:: Task instructions ::
Repeat exactly each line of the data provided below.
^^^^
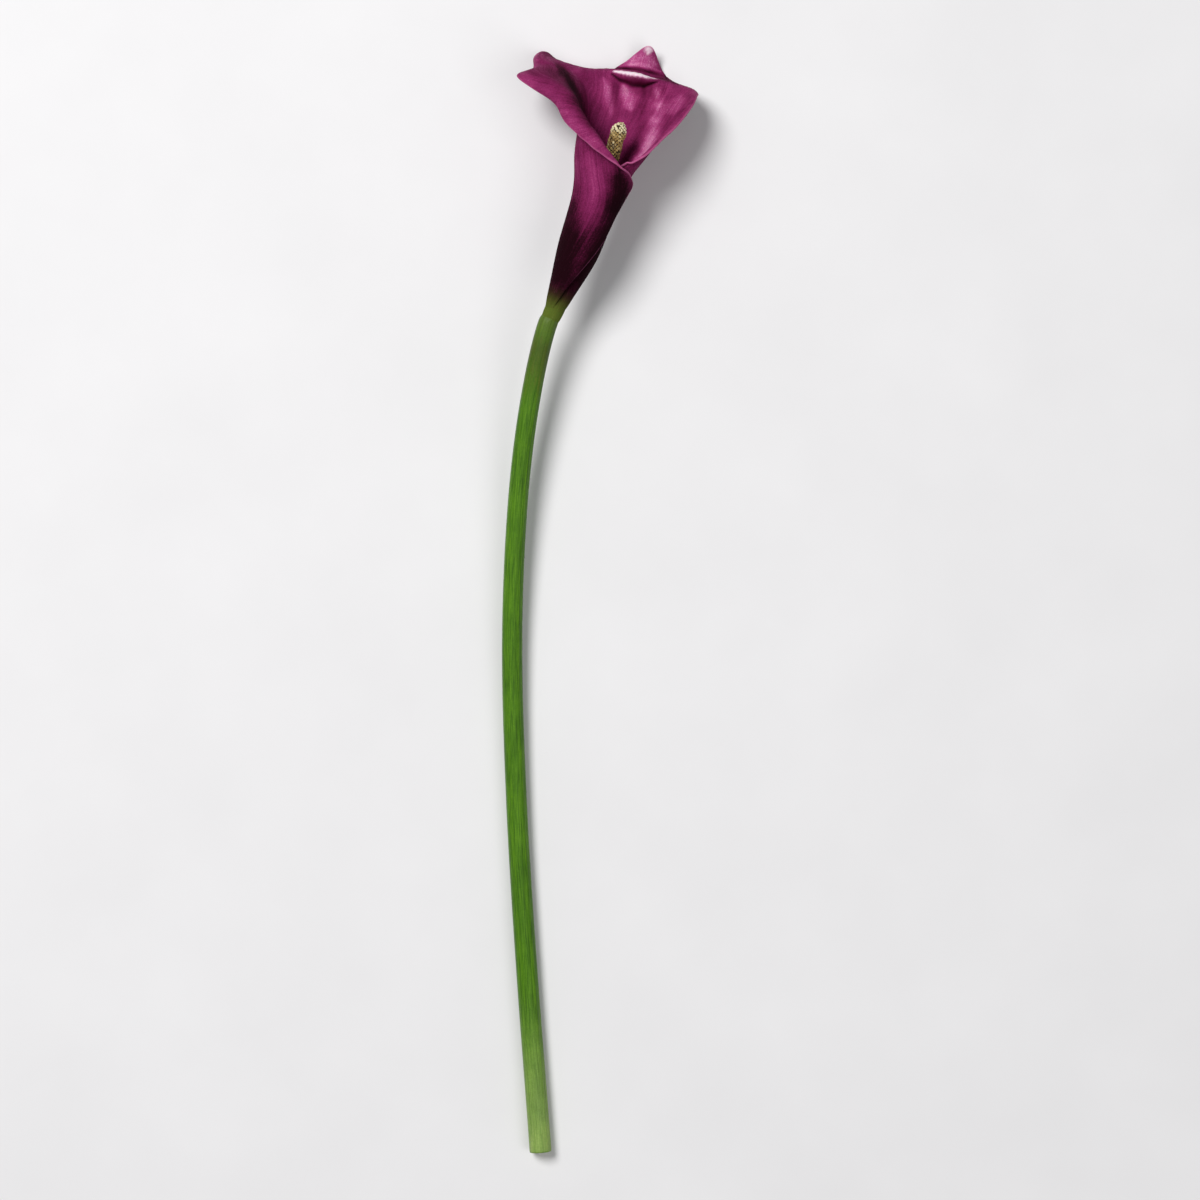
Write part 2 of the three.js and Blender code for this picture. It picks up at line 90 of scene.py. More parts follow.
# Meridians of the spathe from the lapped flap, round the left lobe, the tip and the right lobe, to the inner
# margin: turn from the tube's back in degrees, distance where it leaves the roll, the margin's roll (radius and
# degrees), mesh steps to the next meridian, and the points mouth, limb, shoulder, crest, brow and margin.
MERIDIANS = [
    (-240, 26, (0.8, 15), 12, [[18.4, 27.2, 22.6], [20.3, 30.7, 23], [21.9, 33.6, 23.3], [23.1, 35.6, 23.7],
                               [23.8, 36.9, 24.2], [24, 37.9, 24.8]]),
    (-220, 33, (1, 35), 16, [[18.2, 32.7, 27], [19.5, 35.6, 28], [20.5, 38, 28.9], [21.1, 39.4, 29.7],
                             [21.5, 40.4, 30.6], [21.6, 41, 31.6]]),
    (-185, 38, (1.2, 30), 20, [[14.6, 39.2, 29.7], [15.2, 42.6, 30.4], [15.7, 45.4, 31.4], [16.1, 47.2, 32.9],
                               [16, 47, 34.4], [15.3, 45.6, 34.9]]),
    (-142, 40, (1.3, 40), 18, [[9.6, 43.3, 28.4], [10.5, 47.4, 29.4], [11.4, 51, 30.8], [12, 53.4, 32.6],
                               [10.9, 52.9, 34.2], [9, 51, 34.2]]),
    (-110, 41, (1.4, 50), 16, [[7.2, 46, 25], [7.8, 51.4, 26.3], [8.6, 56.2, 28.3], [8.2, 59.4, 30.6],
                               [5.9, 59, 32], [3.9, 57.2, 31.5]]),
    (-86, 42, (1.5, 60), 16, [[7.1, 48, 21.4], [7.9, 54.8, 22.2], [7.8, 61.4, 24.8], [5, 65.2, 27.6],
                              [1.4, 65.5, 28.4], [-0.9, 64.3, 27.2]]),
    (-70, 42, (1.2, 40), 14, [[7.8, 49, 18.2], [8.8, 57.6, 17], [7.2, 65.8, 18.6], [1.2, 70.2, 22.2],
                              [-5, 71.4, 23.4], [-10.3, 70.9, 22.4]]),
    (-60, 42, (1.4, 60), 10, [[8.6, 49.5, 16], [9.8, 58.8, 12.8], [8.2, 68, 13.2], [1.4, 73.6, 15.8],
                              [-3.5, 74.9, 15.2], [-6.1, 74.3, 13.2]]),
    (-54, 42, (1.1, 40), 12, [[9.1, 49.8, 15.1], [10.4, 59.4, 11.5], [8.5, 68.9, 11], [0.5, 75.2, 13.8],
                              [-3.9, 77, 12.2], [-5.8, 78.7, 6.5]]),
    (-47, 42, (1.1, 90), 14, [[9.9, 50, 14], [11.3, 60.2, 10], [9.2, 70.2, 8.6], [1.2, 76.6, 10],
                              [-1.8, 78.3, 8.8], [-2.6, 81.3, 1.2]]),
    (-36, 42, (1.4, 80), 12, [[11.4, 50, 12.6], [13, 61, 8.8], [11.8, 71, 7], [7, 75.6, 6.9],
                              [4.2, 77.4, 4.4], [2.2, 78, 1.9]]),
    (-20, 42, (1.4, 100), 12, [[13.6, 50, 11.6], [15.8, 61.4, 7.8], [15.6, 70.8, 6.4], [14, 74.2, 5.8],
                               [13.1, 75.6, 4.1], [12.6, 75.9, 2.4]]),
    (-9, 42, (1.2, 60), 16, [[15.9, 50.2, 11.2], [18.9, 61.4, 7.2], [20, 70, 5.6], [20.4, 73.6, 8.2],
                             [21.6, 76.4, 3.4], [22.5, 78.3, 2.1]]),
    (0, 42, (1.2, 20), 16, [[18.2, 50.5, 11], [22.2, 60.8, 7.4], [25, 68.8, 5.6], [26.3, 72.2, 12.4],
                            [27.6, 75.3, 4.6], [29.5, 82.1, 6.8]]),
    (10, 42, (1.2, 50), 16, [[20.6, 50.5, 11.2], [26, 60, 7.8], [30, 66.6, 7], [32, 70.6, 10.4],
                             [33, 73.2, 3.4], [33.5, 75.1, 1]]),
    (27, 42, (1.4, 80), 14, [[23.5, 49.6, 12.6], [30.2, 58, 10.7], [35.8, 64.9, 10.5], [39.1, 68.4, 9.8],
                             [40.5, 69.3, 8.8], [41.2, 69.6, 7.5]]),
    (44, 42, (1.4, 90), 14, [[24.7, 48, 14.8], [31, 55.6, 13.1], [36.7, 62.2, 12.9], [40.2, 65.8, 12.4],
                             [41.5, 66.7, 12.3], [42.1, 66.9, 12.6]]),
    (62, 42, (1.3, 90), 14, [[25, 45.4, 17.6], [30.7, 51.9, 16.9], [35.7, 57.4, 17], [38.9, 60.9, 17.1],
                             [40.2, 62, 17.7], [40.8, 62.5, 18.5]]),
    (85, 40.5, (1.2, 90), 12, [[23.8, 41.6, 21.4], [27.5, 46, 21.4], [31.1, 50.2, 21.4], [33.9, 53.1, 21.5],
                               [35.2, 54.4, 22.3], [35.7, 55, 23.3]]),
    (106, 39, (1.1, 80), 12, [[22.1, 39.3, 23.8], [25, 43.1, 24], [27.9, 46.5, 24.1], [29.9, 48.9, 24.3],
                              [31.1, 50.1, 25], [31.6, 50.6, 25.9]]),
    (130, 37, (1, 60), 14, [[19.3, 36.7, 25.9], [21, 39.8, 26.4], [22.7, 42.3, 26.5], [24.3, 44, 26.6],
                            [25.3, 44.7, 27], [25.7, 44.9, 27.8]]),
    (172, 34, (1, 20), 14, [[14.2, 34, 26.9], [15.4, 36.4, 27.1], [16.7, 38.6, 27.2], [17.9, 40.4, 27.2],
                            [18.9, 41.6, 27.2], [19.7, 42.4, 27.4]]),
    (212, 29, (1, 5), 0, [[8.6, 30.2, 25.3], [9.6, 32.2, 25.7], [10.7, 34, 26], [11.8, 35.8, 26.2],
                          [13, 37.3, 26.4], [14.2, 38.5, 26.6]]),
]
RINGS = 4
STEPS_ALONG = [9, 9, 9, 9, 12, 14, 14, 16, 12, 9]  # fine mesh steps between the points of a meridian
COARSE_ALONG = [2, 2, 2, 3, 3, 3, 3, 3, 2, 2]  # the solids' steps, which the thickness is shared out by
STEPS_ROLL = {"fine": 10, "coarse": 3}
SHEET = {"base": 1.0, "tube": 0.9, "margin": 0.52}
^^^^
:: Finished exercise ::
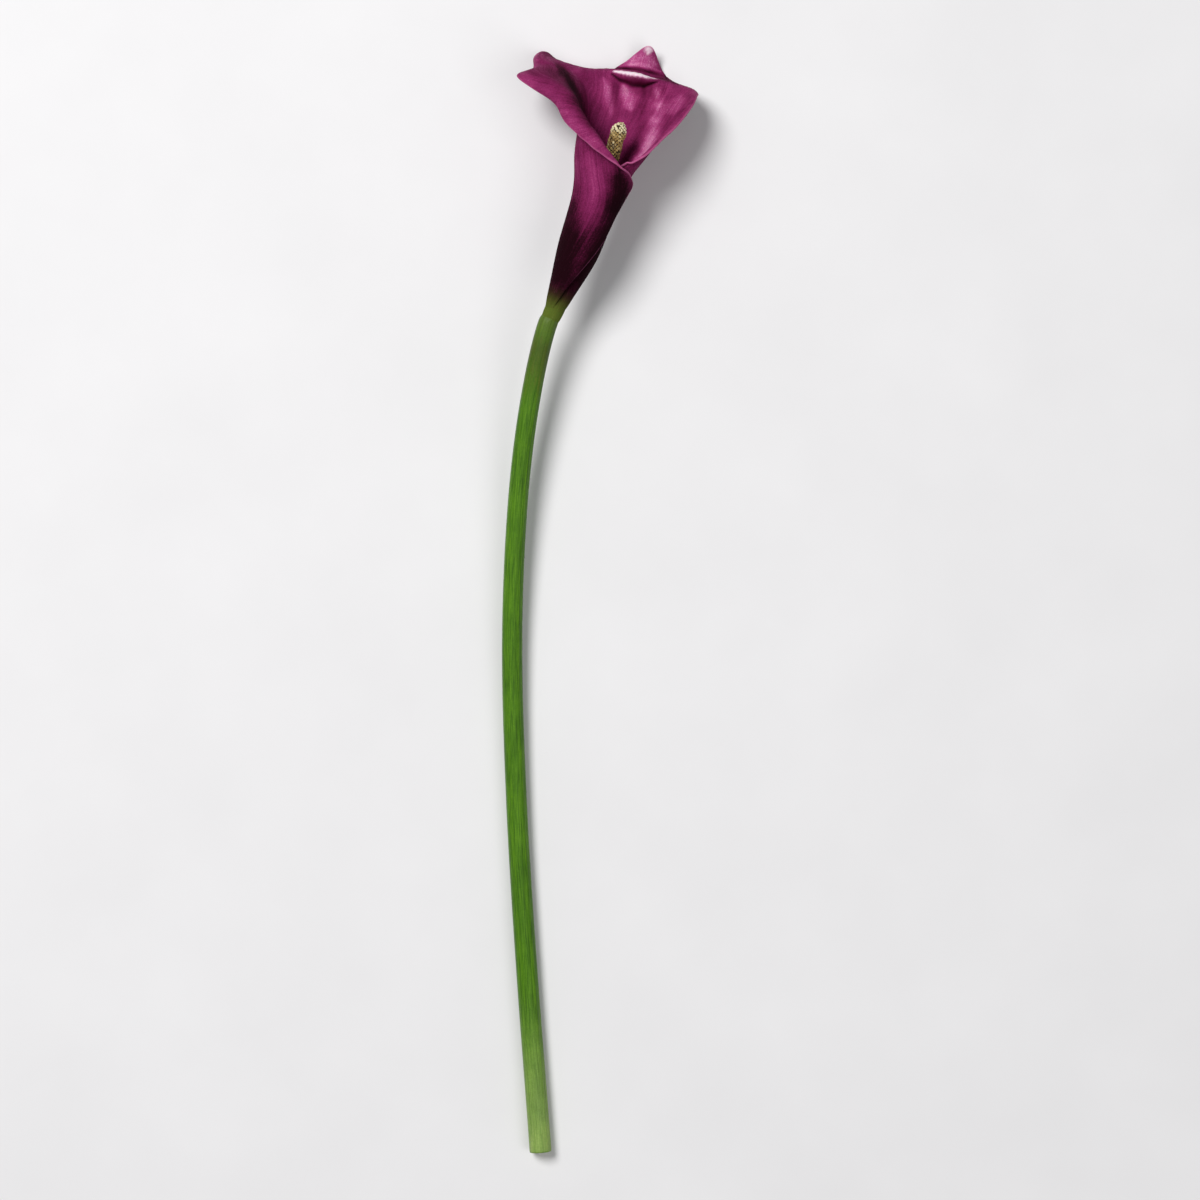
Write part 2 of the three.js and Blender code for this picture. It picks up at line 90 of scene.py. More parts follow.
# Meridians of the spathe from the lapped flap, round the left lobe, the tip and the right lobe, to the inner
# margin: turn from the tube's back in degrees, distance where it leaves the roll, the margin's roll (radius and
# degrees), mesh steps to the next meridian, and the points mouth, limb, shoulder, crest, brow and margin.
MERIDIANS = [
    (-240, 26, (0.8, 15), 12, [[18.4, 27.2, 22.6], [20.3, 30.7, 23], [21.9, 33.6, 23.3], [23.1, 35.6, 23.7],
                               [23.8, 36.9, 24.2], [24, 37.9, 24.8]]),
    (-220, 33, (1, 35), 16, [[18.2, 32.7, 27], [19.5, 35.6, 28], [20.5, 38, 28.9], [21.1, 39.4, 29.7],
                             [21.5, 40.4, 30.6], [21.6, 41, 31.6]]),
    (-185, 38, (1.2, 30), 20, [[14.6, 39.2, 29.7], [15.2, 42.6, 30.4], [15.7, 45.4, 31.4], [16.1, 47.2, 32.9],
                               [16, 47, 34.4], [15.3, 45.6, 34.9]]),
    (-142, 40, (1.3, 40), 18, [[9.6, 43.3, 28.4], [10.5, 47.4, 29.4], [11.4, 51, 30.8], [12, 53.4, 32.6],
                               [10.9, 52.9, 34.2], [9, 51, 34.2]]),
    (-110, 41, (1.4, 50), 16, [[7.2, 46, 25], [7.8, 51.4, 26.3], [8.6, 56.2, 28.3], [8.2, 59.4, 30.6],
                               [5.9, 59, 32], [3.9, 57.2, 31.5]]),
    (-86, 42, (1.5, 60), 16, [[7.1, 48, 21.4], [7.9, 54.8, 22.2], [7.8, 61.4, 24.8], [5, 65.2, 27.6],
                              [1.4, 65.5, 28.4], [-0.9, 64.3, 27.2]]),
    (-70, 42, (1.2, 40), 14, [[7.8, 49, 18.2], [8.8, 57.6, 17], [7.2, 65.8, 18.6], [1.2, 70.2, 22.2],
                              [-5, 71.4, 23.4], [-10.3, 70.9, 22.4]]),
    (-60, 42, (1.4, 60), 10, [[8.6, 49.5, 16], [9.8, 58.8, 12.8], [8.2, 68, 13.2], [1.4, 73.6, 15.8],
                              [-3.5, 74.9, 15.2], [-6.1, 74.3, 13.2]]),
    (-54, 42, (1.1, 40), 12, [[9.1, 49.8, 15.1], [10.4, 59.4, 11.5], [8.5, 68.9, 11], [0.5, 75.2, 13.8],
                              [-3.9, 77, 12.2], [-5.8, 78.7, 6.5]]),
    (-47, 42, (1.1, 90), 14, [[9.9, 50, 14], [11.3, 60.2, 10], [9.2, 70.2, 8.6], [1.2, 76.6, 10],
                              [-1.8, 78.3, 8.8], [-2.6, 81.3, 1.2]]),
    (-36, 42, (1.4, 80), 12, [[11.4, 50, 12.6], [13, 61, 8.8], [11.8, 71, 7], [7, 75.6, 6.9],
                              [4.2, 77.4, 4.4], [2.2, 78, 1.9]]),
    (-20, 42, (1.4, 100), 12, [[13.6, 50, 11.6], [15.8, 61.4, 7.8], [15.6, 70.8, 6.4], [14, 74.2, 5.8],
                               [13.1, 75.6, 4.1], [12.6, 75.9, 2.4]]),
    (-9, 42, (1.2, 60), 16, [[15.9, 50.2, 11.2], [18.9, 61.4, 7.2], [20, 70, 5.6], [20.4, 73.6, 8.2],
                             [21.6, 76.4, 3.4], [22.5, 78.3, 2.1]]),
    (0, 42, (1.2, 20), 16, [[18.2, 50.5, 11], [22.2, 60.8, 7.4], [25, 68.8, 5.6], [26.3, 72.2, 12.4],
                            [27.6, 75.3, 4.6], [29.5, 82.1, 6.8]]),
    (10, 42, (1.2, 50), 16, [[20.6, 50.5, 11.2], [26, 60, 7.8], [30, 66.6, 7], [32, 70.6, 10.4],
                             [33, 73.2, 3.4], [33.5, 75.1, 1]]),
    (27, 42, (1.4, 80), 14, [[23.5, 49.6, 12.6], [30.2, 58, 10.7], [35.8, 64.9, 10.5], [39.1, 68.4, 9.8],
                             [40.5, 69.3, 8.8], [41.2, 69.6, 7.5]]),
    (44, 42, (1.4, 90), 14, [[24.7, 48, 14.8], [31, 55.6, 13.1], [36.7, 62.2, 12.9], [40.2, 65.8, 12.4],
                             [41.5, 66.7, 12.3], [42.1, 66.9, 12.6]]),
    (62, 42, (1.3, 90), 14, [[25, 45.4, 17.6], [30.7, 51.9, 16.9], [35.7, 57.4, 17], [38.9, 60.9, 17.1],
                             [40.2, 62, 17.7], [40.8, 62.5, 18.5]]),
    (85, 40.5, (1.2, 90), 12, [[23.8, 41.6, 21.4], [27.5, 46, 21.4], [31.1, 50.2, 21.4], [33.9, 53.1, 21.5],
                               [35.2, 54.4, 22.3], [35.7, 55, 23.3]]),
    (106, 39, (1.1, 80), 12, [[22.1, 39.3, 23.8], [25, 43.1, 24], [27.9, 46.5, 24.1], [29.9, 48.9, 24.3],
                              [31.1, 50.1, 25], [31.6, 50.6, 25.9]]),
    (130, 37, (1, 60), 14, [[19.3, 36.7, 25.9], [21, 39.8, 26.4], [22.7, 42.3, 26.5], [24.3, 44, 26.6],
                            [25.3, 44.7, 27], [25.7, 44.9, 27.8]]),
    (172, 34, (1, 20), 14, [[14.2, 34, 26.9], [15.4, 36.4, 27.1], [16.7, 38.6, 27.2], [17.9, 40.4, 27.2],
                            [18.9, 41.6, 27.2], [19.7, 42.4, 27.4]]),
    (212, 29, (1, 5), 0, [[8.6, 30.2, 25.3], [9.6, 32.2, 25.7], [10.7, 34, 26], [11.8, 35.8, 26.2],
                          [13, 37.3, 26.4], [14.2, 38.5, 26.6]]),
]
RINGS = 4
STEPS_ALONG = [9, 9, 9, 9, 12, 14, 14, 16, 12, 9]  # fine mesh steps between the points of a meridian
COARSE_ALONG = [2, 2, 2, 3, 3, 3, 3, 3, 2, 2]  # the solids' steps, which the thickness is shared out by
STEPS_ROLL = {"fine": 10, "coarse": 3}
SHEET = {"base": 1.0, "tube": 0.9, "margin": 0.52}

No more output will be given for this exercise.